Look through the records that follow. Copy every line containing the word "code".
-- BEGIN Material provided --
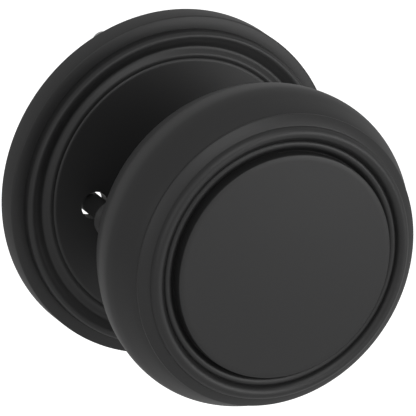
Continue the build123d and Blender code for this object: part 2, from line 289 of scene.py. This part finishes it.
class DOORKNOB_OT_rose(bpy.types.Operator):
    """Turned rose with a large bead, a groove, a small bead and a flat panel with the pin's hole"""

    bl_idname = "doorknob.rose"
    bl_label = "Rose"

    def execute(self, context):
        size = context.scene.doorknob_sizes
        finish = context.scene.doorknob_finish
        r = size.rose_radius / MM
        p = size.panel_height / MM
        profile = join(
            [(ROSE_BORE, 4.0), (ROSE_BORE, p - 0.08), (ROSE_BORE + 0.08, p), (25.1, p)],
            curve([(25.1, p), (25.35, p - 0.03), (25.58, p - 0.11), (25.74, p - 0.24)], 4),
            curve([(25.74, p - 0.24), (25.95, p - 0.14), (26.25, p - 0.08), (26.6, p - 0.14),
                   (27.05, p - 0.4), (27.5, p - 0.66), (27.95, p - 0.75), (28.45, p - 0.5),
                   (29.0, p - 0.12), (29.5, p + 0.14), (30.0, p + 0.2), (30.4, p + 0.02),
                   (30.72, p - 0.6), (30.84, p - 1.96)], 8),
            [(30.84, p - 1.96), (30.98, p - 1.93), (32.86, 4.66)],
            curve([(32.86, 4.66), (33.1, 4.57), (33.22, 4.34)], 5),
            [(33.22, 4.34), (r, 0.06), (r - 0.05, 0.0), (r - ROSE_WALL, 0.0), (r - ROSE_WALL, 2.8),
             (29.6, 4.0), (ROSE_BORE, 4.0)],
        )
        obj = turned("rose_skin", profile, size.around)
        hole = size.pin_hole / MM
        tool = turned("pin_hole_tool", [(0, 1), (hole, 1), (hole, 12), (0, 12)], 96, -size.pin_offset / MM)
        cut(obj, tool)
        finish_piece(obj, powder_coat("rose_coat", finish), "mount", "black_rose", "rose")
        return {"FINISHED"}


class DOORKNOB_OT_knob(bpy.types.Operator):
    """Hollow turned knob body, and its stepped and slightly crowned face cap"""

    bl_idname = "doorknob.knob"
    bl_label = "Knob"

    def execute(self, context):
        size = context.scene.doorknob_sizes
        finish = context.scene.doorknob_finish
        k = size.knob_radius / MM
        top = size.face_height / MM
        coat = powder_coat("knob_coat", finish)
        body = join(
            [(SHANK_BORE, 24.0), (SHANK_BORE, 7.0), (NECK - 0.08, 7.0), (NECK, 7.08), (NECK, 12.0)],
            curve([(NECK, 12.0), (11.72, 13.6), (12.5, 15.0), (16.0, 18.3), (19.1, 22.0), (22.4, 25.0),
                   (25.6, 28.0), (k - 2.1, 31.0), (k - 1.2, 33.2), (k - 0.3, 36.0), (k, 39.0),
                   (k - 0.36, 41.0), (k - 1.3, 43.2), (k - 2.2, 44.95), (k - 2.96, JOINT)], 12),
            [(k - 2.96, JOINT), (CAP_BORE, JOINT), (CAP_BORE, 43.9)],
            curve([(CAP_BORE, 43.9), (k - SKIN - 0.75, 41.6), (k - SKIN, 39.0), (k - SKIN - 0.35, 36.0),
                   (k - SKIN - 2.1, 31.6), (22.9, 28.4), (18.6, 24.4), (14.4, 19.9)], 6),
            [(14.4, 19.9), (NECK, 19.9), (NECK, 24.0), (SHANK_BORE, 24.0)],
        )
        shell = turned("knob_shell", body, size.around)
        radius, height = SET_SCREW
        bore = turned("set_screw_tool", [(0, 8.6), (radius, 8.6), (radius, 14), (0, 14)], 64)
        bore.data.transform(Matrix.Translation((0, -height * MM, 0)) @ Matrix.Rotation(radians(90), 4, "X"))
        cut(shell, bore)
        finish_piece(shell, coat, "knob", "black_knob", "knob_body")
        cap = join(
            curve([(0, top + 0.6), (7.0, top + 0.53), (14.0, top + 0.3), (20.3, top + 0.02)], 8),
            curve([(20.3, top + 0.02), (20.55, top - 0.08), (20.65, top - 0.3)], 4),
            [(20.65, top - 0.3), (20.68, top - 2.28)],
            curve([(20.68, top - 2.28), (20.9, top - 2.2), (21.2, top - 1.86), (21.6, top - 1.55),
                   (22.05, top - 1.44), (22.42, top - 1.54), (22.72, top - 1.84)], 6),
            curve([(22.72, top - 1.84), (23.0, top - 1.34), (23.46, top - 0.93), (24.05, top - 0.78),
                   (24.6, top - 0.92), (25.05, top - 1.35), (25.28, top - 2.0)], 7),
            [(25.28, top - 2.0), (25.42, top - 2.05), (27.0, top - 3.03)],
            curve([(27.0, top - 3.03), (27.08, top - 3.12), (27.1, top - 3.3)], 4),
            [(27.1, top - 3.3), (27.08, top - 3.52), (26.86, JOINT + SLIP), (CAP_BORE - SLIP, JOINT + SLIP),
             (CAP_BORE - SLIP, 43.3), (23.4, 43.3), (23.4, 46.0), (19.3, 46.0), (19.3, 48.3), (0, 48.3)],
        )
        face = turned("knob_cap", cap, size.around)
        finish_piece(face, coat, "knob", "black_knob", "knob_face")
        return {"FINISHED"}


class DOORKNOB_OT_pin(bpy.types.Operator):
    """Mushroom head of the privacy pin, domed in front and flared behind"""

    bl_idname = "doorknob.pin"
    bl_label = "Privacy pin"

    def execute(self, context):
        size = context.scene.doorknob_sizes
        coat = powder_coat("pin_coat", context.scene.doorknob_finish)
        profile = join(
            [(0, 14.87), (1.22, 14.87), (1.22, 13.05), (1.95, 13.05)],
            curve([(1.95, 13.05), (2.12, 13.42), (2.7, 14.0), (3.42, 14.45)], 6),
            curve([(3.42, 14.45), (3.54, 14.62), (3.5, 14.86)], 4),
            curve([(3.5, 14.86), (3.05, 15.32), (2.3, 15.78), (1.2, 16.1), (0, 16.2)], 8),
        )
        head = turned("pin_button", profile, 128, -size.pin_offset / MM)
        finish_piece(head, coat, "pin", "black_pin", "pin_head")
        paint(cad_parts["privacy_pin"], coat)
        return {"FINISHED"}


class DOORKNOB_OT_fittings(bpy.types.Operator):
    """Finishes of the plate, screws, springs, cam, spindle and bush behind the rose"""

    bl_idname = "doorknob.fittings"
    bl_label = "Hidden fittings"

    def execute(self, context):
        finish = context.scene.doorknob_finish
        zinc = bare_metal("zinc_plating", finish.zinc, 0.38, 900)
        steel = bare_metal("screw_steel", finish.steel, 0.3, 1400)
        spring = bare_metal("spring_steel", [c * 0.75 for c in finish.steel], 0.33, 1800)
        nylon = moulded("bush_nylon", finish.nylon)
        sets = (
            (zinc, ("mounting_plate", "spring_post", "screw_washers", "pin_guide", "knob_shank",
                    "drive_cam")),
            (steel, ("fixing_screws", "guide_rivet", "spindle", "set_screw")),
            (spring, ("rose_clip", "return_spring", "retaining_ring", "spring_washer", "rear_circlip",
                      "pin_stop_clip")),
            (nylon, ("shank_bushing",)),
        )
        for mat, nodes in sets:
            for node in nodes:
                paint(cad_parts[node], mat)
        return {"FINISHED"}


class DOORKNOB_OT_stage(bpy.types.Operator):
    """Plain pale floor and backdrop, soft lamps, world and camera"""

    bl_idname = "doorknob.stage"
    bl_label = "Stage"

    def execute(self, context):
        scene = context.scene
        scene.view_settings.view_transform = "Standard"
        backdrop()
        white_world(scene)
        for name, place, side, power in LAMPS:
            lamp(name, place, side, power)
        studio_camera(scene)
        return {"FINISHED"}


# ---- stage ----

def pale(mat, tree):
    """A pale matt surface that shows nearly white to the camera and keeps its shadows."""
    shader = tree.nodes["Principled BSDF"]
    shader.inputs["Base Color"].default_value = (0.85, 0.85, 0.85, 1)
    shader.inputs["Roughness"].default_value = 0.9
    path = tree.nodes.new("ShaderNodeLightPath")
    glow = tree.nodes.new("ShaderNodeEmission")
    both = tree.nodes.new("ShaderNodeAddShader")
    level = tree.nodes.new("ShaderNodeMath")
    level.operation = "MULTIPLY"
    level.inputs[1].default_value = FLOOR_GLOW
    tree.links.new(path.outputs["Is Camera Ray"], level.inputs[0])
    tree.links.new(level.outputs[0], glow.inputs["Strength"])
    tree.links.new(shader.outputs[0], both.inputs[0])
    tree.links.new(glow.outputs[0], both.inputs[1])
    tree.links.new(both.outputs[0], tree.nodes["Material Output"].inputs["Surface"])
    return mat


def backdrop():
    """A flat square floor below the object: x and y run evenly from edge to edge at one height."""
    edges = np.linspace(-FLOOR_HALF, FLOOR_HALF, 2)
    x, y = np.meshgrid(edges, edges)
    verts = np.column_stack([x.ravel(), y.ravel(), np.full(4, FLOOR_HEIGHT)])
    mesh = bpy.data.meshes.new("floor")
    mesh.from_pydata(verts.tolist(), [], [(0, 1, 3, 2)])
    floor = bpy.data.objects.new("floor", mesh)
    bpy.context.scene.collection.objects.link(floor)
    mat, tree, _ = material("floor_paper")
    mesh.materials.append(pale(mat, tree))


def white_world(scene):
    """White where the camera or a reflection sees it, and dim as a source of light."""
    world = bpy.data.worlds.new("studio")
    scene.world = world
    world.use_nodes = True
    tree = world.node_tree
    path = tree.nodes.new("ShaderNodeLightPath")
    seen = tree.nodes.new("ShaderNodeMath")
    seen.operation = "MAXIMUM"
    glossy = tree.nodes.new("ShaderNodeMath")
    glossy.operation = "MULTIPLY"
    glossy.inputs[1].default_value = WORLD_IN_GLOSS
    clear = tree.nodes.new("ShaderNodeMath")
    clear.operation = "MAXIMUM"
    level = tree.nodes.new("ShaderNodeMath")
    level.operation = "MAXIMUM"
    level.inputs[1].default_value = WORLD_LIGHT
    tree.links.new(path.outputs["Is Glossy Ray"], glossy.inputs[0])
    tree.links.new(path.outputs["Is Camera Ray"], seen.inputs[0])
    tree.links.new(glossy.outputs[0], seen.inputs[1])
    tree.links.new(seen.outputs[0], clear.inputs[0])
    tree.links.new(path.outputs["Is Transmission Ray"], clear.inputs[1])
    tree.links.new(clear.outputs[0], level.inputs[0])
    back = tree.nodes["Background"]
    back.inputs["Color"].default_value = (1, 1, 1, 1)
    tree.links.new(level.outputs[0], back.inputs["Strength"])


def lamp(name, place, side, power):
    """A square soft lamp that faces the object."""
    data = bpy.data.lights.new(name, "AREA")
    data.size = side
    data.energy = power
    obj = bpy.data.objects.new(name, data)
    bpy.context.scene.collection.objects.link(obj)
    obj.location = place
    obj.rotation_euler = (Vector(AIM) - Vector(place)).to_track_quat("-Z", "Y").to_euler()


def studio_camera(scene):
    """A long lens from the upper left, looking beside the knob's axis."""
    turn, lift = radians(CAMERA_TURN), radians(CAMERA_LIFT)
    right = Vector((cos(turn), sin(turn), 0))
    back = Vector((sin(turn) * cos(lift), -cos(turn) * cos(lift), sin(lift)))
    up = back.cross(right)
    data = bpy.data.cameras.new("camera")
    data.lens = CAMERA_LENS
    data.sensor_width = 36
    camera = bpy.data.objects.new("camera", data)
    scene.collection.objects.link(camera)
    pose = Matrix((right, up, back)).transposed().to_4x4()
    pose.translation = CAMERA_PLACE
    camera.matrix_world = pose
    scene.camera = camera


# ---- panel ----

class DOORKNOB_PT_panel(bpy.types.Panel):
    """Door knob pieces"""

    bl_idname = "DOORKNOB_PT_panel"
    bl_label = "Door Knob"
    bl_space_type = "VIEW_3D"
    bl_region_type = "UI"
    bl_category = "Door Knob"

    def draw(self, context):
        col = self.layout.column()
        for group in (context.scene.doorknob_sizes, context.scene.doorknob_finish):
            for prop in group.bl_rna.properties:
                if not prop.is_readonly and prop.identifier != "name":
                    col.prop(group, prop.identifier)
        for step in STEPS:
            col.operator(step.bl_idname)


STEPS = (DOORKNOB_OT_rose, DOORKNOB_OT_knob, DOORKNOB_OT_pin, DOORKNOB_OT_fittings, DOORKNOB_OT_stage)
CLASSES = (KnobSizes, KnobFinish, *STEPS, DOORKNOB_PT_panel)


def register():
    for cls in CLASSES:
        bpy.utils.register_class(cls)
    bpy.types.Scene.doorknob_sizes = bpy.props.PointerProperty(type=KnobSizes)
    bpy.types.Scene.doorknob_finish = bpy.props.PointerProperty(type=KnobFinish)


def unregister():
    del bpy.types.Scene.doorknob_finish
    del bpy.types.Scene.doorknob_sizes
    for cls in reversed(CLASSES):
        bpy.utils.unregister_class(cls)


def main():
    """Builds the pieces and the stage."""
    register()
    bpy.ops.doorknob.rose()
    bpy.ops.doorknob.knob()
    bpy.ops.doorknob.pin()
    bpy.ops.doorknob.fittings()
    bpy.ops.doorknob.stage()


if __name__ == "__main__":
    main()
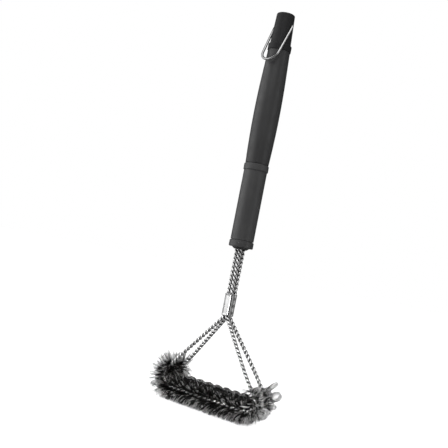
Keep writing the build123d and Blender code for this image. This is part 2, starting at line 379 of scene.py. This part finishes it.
-- END Material provided --
▶ [Exercise answer]:
Continue the build123d and Blender code for this object: part 2, from line 289 of scene.py. This part finishes it.
Keep writing the build123d and Blender code for this image. This is part 2, starting at line 379 of scene.py. This part finishes it.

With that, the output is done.